"Longtime expert witness unreliable, court says," is the report in today's Austin American-Statesman. It's written by Steven Kreytak.
In his decades working as a forensic psychiatrist, Dr. Richard Coons of Austin has testified at dozens of death penalty trials across Texas in which he opined about how defendants would behave in the future.
In Travis County, prosecutors called him in the past year to testify during the sentencing trials of killers Milton Gobert and Paul Devoe. Coons pronounced that, in his expert opinion, both men would be a future danger. They both received the death penalty.
Coons' paid testimony at those trials and others could get new scrutiny after the Court of Criminal Appeals ruled last week — in a Waco death penalty case — that Coons' methodology for predicting future dangerousness is not reliable.
The court upheld Billy Wayne Coble's death sentence in the killings of his wife's mother, father and brother, ruling that other evidence presented at sentencing supported the McLennan County jury's findings.

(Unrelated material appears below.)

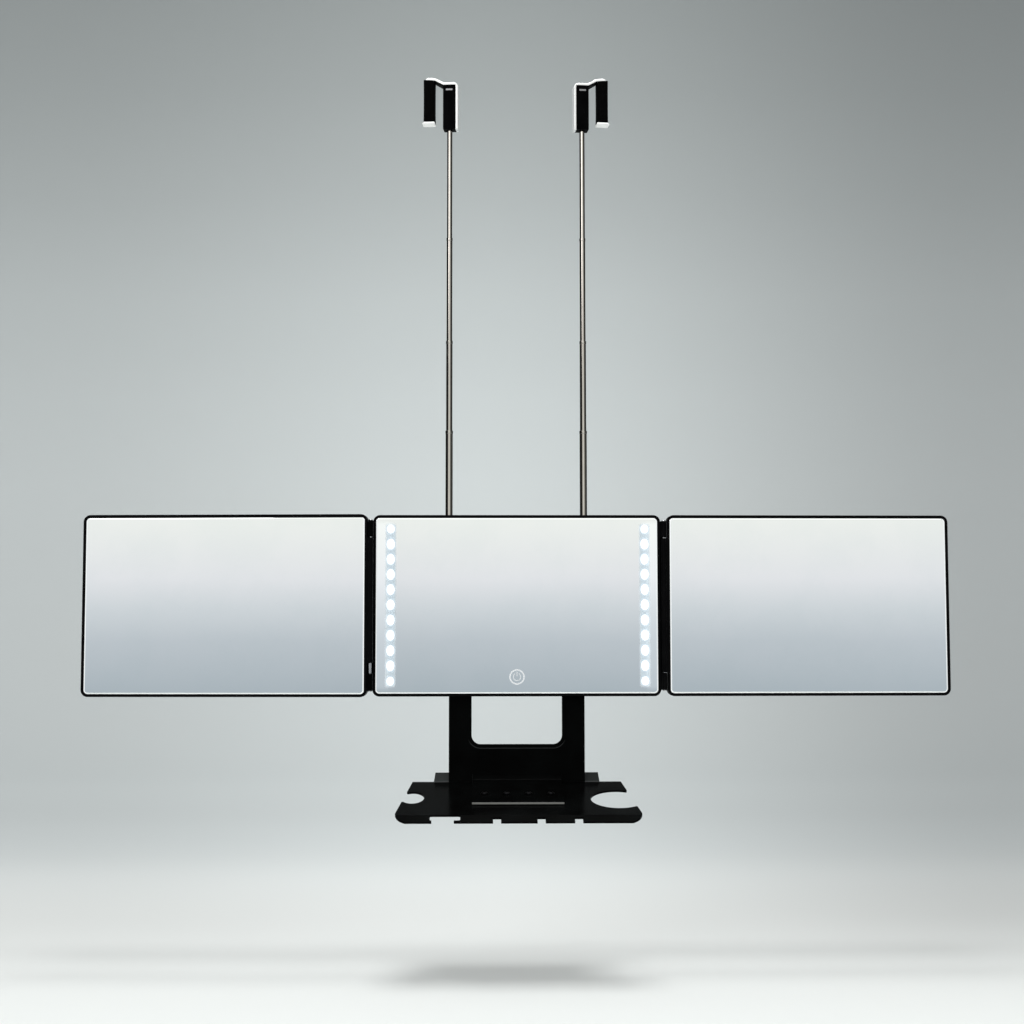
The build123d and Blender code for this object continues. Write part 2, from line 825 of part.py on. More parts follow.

The ruling, however, was a significant victory for capital defense lawyers statewide who for years have fought to persuade courts to prohibit the testimony of Coons and other forensic psychiatrists. The lawyers say such testimony offers nothing more than opinions.
"If you are going to be an expert, you should have some scientific basis of what you are testifying about," said Russ Hunt Jr., a Georgetown lawyer who represented Coble at trial. Coons "basically just says, 'Trust me. I'm a doctor. I know it when I see it,' " Hunt said.
And:
For someone to be sentenced to death in Texas, juries must find that there is a probability they pose a continuing threat to society by committing continuous acts of violence and that there are no mitigating factors to warrant a sentence of life in prison.
The U.S. Supreme Court ruled in 1983 in Barefoot v. Estelle that psychiatrists are competent to give opinions on the first question — the so-called future dangerousness of the defendant.
The testimony often comes after a psychiatrist interviews the defendant and evaluates pertinent documentation from the case, including their medical and criminal history. But even when the defendant is not interviewed, psychiatrists are sometimes allowed to give an opinion on a hypothetical scenario, usually one that matches the facts of the case at issue.
At Coble's trial, Coons testified that he has developed his own methodology to come to a conclusion on future dangerousness, one in which he considers factors such as the person's conscience, criminal history and attitudes toward violence.
"These factors sound like common sense ones that the jury would consider on its own," Judge Cathy Cochran wrote in the opinion for the court. Cochran noted that Coons could not show how his past predictions have fared or whether the factors he has considered are validated by any research.
In a dissenting opinion, Judge Sharon Keller said expert witnesses with some specialized knowledge should be allowed to testify about it to aid the jury in reaching a conclusion. Coons' experience and educational background "place him in a better position than the average juror."
The CCA ruling in Coble is available in Adobe .pdf format, as is the concurring opinion written by Judge Keller.
Texas is unique among the states with capital punishment upon its reliance of predictions of future dangerousness. Earlier coverage of this critical issue begins with this post.
UPDATE with new document link -- In 2004, Texas Defender Service published Deadly Speculation: Misleading Texas Capital Juries with False Predictions of Future Dangerousness. It's a must-read.